The frequency discriminator
allows for coarse control, while the phase-detector is for the precise action.
The phase-detector is a so
called dual sample and hold circuit which once was patented for its low
spurious feed-through
It's operation is rather
simple but to my mind not always understood by various hams.
The basic idea is that a
constant current source charges a capacitor started off by zeroing the charge
by the reference signal's edge.
If the feedback signal's
edge 'comes along' within the capacitor charging period, charging is
stopped and the instantaneous voltage of the capacitor is stored in the next
capacitor.
If the feedback edge is
outside the window created by the the maximum charging period the control
action is 'handed over' to the frequency discriminator.
If the feedback frequency
is too low, the discriminator indicates UP, when too high it indicates DOWN.
Within the charge period it is off (high-Z)
This charging-period limits
the reference frequency somewhat, typically around 10 kHz. The smaller the charging
period is with respect to the reference period, the higher the phase-detector
gain will be.
Since my oscillator is at
1MHz this must be divided by 64 to obtain 15625 Hz, so further reducing my
oscillator gain to about 40 milli-radians/V.
The phase-detector extra
gain potential is welcomed. I measured the gain of the phase-detector to
be 700 mV over 2.45 milli-radians = 285 using a 15 volt
supply, timing cap of 220 pF and a current source set resistor of 68 kohm. The
Phase-frequency detector part has a fixed gain of Vdd/(4π)

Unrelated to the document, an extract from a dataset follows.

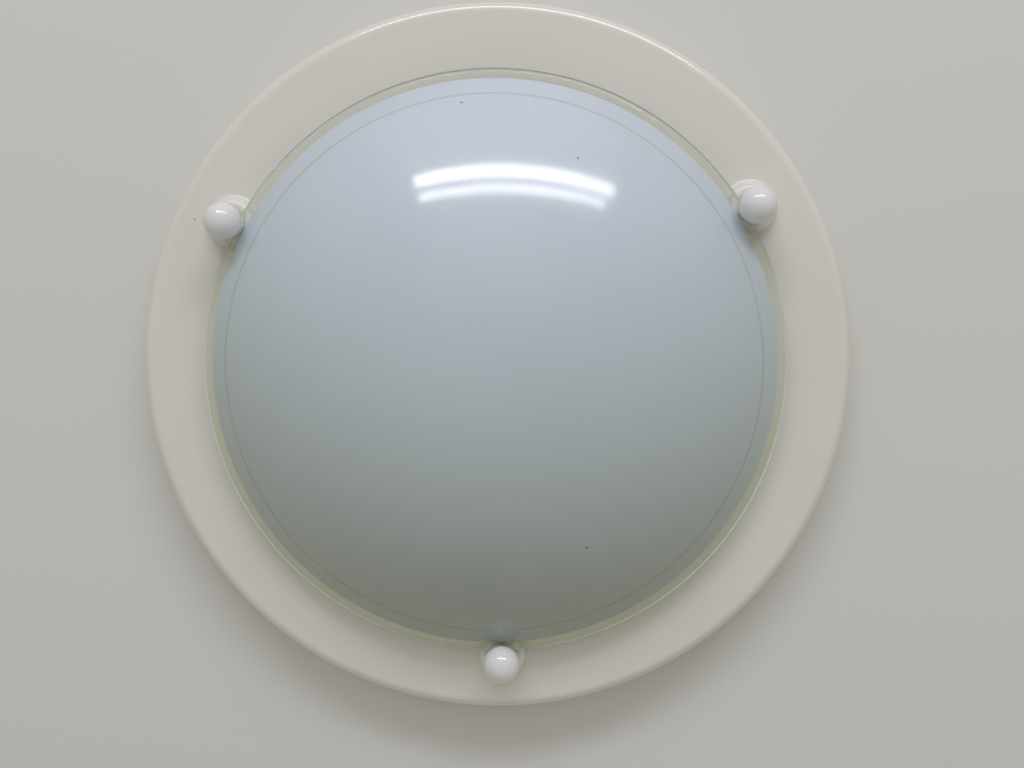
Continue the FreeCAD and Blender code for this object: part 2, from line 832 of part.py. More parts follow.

The frequency discriminator
and phase control voltage are fed through the PI loop-filter to the Xtal
oscillator.
The integrator is shorted
out if video input fails. so feeding the band-gap voltage into the loop
assuring a kind of holdover at lower accuracy
If one observes the control
voltage with an oscilloscope one sees voltage fluctuate with picture content.
During fly-back no voltage change occurs ,so no influence of either teletext
nor VITS.
This means some frequency
wander remains due to some imperfection in the sync-stripper which introduces
some slight period variation.
Being quiet around fly-back
indicates that 50 Hz (field-frequency) FM sidebands will be present in
the output signal
This can be removed by
sampling the control-voltage once lock is declared by field derived pulses. I
didn't experiment with that yet.
Fluctuation is about 100 mV
peak to peak, i.e. some 66 milli-Hertz peak peak on 1 MHz, 66 x 10-9
The effect shows observing
the 433th harmonic of the 1MHz reference in my IC402 SSB transceiver while
feeding about 30 seconds of audio beat-note in to my PC soundcard
FFT-ing the audio is much
revealing. Very noticeable are the 50 Hz sidebands, which is the TV
transmission field-frequency
Field-frequency
re-sampling or low bandwidth PLL is certainly going to help suppressing the 50
Hz pitch FM sidebands.
Note that the unlocked tone
is slightly lower in frequency, actually that's the drift of my IC402 which was
just switched on for the purpose.
Later I verified that audio
changed much less, observing about 1 Hz which is an obvious error using 1
second gating the frequency counter.
The narrow span shows that
performance of the PLL has room for further improvement with regard to
close-in noise, still I am very satisfied for the moment.
Since this is 433th
harmonic, sidebands of the 1 MHz signal will be at least more than 50 dB down
from the values shown here, theoretically that is.
This already shows by observing the 34th harmonic, though 50 Hz sidebands remain clearly visible.
The meter circuit on the
tuning voltage shows this spread on the average tuning voltage.
The TV receiver
From an acquaintance
I obtained a surplus Philips' tuner module UV916H which has a
synthesizer controllable via I2C.
So for setting the
synthesizer I had to do some programming. I preferred C and found a
piclite C compiler http://www.htsoft.com/products/piclite/piclite.html
on the internet.
I added an I2C.
ADC/DAC, to allow metering and AGC and some other measurements outside this
project's scope
My C source i2croutines
(and a not used dac_routine)
can be found here too.
The receiver is further
without comment, since it is relatively straight forward.
If the input signal is too
low, the micro-controller pulls the video into the off condition.
Additionally I built
another PLL using a 10 MHz TXCO obtained from the
This frequency is locked to
15625 Hz divided down from my 1 MHz standard. This too is a rather narrow
bandwidth PLL.
Furthermore I added another
PLL at 100 MHz locked to the 10 MHz one. This one uses a Minicircuits
VCO, hence this PLL has a much wider bandwidth.
It's reference is the 10
MHz TCXO and the phase-detector used is a derivative from the well known 4046,
the redesigned 74HC9046
In this way I can mix down
my microwave LO's running around 90 MHz .. 100 MHz to more manageable
frequencies.
I didn't throw away my old
DCF77 receiver. I use it's pulsing carrier o/p to feed to another PLL to
remove amplitude changes.
Another PLL locked to the 1
MHz one generates a 77.5 kHz signal which can be open loop compared to the
received carrier.
Using a dual beam oscilloscope
one can observe the stability of the 1 MHz source w.r.t. the received DCF
carrier.
I already did some
measurements and they support my satisfaction up to now.